Problem description :: Only the lines from the one holding "for name, shape" through the one holding "before = set(bpy.data.objects)" are to be retyped, exactly as they appear, with both boundary lines included.

Given material ::
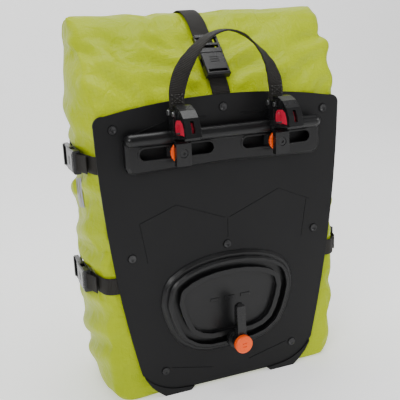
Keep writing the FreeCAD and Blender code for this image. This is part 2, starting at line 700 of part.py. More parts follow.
def top_place():
    """The top buckle lies on the slope behind the plate's top edge."""
    a = (3.5, 357.0)
    b = (57.0, 412.0)
    run = V(0, b[0] - a[0], b[1] - a[1])
    run.normalize()
    normal = V(0, -run.z, run.y)
    origin = V(0, 35.7, 396.9) + normal * 3.0
    return origin, run, normal


def strap_yz(points, width, lift, thick):
    """Flat webbing over the middle of the bag, following a side-view path."""
    sections = []
    for i, (y, z) in enumerate(points):
        a = points[max(i - 1, 0)]
        b = points[min(i + 1, len(points) - 1)]
        run = V(0, b[0] - a[0], b[1] - a[1])
        run.normalize()
        n = V(0, -run.z, run.y)
        low = V(0, y, z) + n * lift
        high = low + n * thick
        w = V(width / 2, 0, 0)
        sections.append([low - w, low + w, high + w, high - w])
    return ribbon(sections)


def main():
    export("back_plate", back_plate())
    export("plate_screws", plate_screws())
    export("screw_washers", screw_washers())
    export("inner_stiffener", inner_stiffener())
    export("hook_rail", hook_rail())
    export("rail_screws", rail_screws())
    export("fin_track", fin_track())
    export("anchor_slider", anchor_slider())
    export("anchor_fin", anchor_fin())
    export("anchor_knob", anchor_knob())
    for side, name in ((-1, "left"), (1, "right")):
        x = side * HOOK_X
        export("hook_body_" + name, hook_body(x))
        export("hook_insert_" + name, hook_insert(x))
        export("lock_lever_" + name, lock_lever(x))
        export("lever_pivot_pin_" + name, lever_pivot_pin(x))
        export("webbing_pin_" + name, webbing_pin(x))
        export("lever_spring_" + name, lever_spring(x))
        export("clamp_screw_" + name, clamp_screw(x))
        export("clamp_nut_" + name, clamp_nut(x))
        export("thumbwheel_" + name, thumbwheel(x))
        export("corner_guard_" + name, corner_guard(side))
        export("reflector_" + name, reflector(side))
        for z, level in ((294.0, "upper"), (153.0, "lower")):
            origin, run, normal = side_place(side, z)
            socket = turned(buckle_female(STRAP_W), origin, run, normal)
            prong = turned(buckle_male(STRAP_W), origin, run, normal)
            export("side_buckle_socket_" + level + "_" + name, socket)
            export("side_buckle_prong_" + level + "_" + name, prong)
            stub = side_web(side, z, 3.4, 37.0, 0.4)
            front = side_web(side, z, 66.0, 400, 0.4)
            export("side_strap_" + level + "_" + name, Part.makeCompound([stub, front]))
    export("carry_handle", carry_handle())
    export("handle_end_loops", handle_end_loops())
    for name, shape in bag_panels().items():
        export(name, shape)
    export("roll_top", roll_top())
    export("roll_strip", roll_strip())
    origin, run, normal = top_place()
    export("top_buckle_socket", turned(buckle_female(TOP_STRAP_W), origin, run, normal))
    export("top_buckle_prong", turned(buckle_male(TOP_STRAP_W), origin, run, normal))
    low = [(4.7, 360.4), (7.4, 365.0), (10.6, 370.0), (13.8, 374.8), (16.0, 378.4)]
    low += [(15.5, 380.6), (12.8, 383.2)]
    export("top_strap_lower", strap_yz(low, TOP_STRAP_W, 0.3, STRAP_T))
    start = [origin + run * 3.0, origin + run * 20.0, origin + run * 38.0]
    high = [(p.y - normal.y * 1.8, p.z - normal.z * 1.8) for p in start]
    high += ROLL[2:-1]
    high += [(143.5, 410), (148.5, 398), (152.5, 380), (155.5, 357), (156.5, 340), (156.5, 300)]
    export("top_strap_upper", strap_yz(high, TOP_STRAP_W, 0.4, STRAP_T))


main()
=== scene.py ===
import math
import bpy
from mathutils import Matrix, Vector, noise
from mathutils.bvhtree import BVHTree


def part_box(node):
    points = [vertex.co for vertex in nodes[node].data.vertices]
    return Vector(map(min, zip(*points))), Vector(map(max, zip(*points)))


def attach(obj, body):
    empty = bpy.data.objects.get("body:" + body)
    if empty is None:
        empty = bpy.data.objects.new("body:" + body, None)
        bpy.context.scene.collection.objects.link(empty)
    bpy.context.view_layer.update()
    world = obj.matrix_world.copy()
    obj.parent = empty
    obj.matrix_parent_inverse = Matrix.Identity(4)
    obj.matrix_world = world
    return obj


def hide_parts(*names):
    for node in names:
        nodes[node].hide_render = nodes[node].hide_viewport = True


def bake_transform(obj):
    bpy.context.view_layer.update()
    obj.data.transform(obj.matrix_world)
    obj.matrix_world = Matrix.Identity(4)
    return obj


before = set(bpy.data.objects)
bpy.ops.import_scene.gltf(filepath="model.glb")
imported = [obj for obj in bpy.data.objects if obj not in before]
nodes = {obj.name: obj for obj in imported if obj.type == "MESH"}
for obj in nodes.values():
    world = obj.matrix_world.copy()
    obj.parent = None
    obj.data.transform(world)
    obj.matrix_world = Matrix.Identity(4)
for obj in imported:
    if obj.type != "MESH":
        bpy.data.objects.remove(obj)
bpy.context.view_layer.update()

# Camera.
# It looks at the stiff back plate from a little left of it and from above, tipped by two degrees.


def add_object(name, data):
    """A new object, linked into the scene."""
    made = bpy.data.objects.new(name, data)
    bpy.context.scene.collection.objects.link(made)
    return made


cam_data = bpy.data.cameras.new("camera")
cam_data.sensor_width = 36.0
cam_data.lens = 63.0
camera = add_object("camera", cam_data)
CAMERA_PLACE = (-0.316735, -0.771366, 0.462097)
# radians: about the upright, down from level, and about the line of sight
turn, drop, roll = -0.37457, 0.278106, -0.041641
forward = Vector((-math.sin(turn) * math.cos(drop), math.cos(turn) * math.cos(drop), -math.sin(drop)))
level = Vector((math.cos(turn), math.sin(turn), 0.0))
upright = level.cross(forward)
right = math.cos(roll) * level + math.sin(roll) * upright
up = -math.sin(roll) * level + math.cos(roll) * upright
basis = Matrix((right, up, -forward)).transposed().to_4x4()
camera.matrix_world = Matrix.Translation(CAMERA_PLACE) @ basis
bpy.context.scene.camera = camera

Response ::
    for name, shape in bag_panels().items():
        export(name, shape)
    export("roll_top", roll_top())
    export("roll_strip", roll_strip())
    origin, run, normal = top_place()
    export("top_buckle_socket", turned(buckle_female(TOP_STRAP_W), origin, run, normal))
    export("top_buckle_prong", turned(buckle_male(TOP_STRAP_W), origin, run, normal))
    low = [(4.7, 360.4), (7.4, 365.0), (10.6, 370.0), (13.8, 374.8), (16.0, 378.4)]
    low += [(15.5, 380.6), (12.8, 383.2)]
    export("top_strap_lower", strap_yz(low, TOP_STRAP_W, 0.3, STRAP_T))
    start = [origin + run * 3.0, origin + run * 20.0, origin + run * 38.0]
    high = [(p.y - normal.y * 1.8, p.z - normal.z * 1.8) for p in start]
    high += ROLL[2:-1]
    high += [(143.5, 410), (148.5, 398), (152.5, 380), (155.5, 357), (156.5, 340), (156.5, 300)]
    export("top_strap_upper", strap_yz(high, TOP_STRAP_W, 0.4, STRAP_T))


main()
=== scene.py ===
import math
import bpy
from mathutils import Matrix, Vector, noise
from mathutils.bvhtree import BVHTree


def part_box(node):
    points = [vertex.co for vertex in nodes[node].data.vertices]
    return Vector(map(min, zip(*points))), Vector(map(max, zip(*points)))


def attach(obj, body):
    empty = bpy.data.objects.get("body:" + body)
    if empty is None:
        empty = bpy.data.objects.new("body:" + body, None)
        bpy.context.scene.collection.objects.link(empty)
    bpy.context.view_layer.update()
    world = obj.matrix_world.copy()
    obj.parent = empty
    obj.matrix_parent_inverse = Matrix.Identity(4)
    obj.matrix_world = world
    return obj


def hide_parts(*names):
    for node in names:
        nodes[node].hide_render = nodes[node].hide_viewport = True


def bake_transform(obj):
    bpy.context.view_layer.update()
    obj.data.transform(obj.matrix_world)
    obj.matrix_world = Matrix.Identity(4)
    return obj


before = set(bpy.data.objects)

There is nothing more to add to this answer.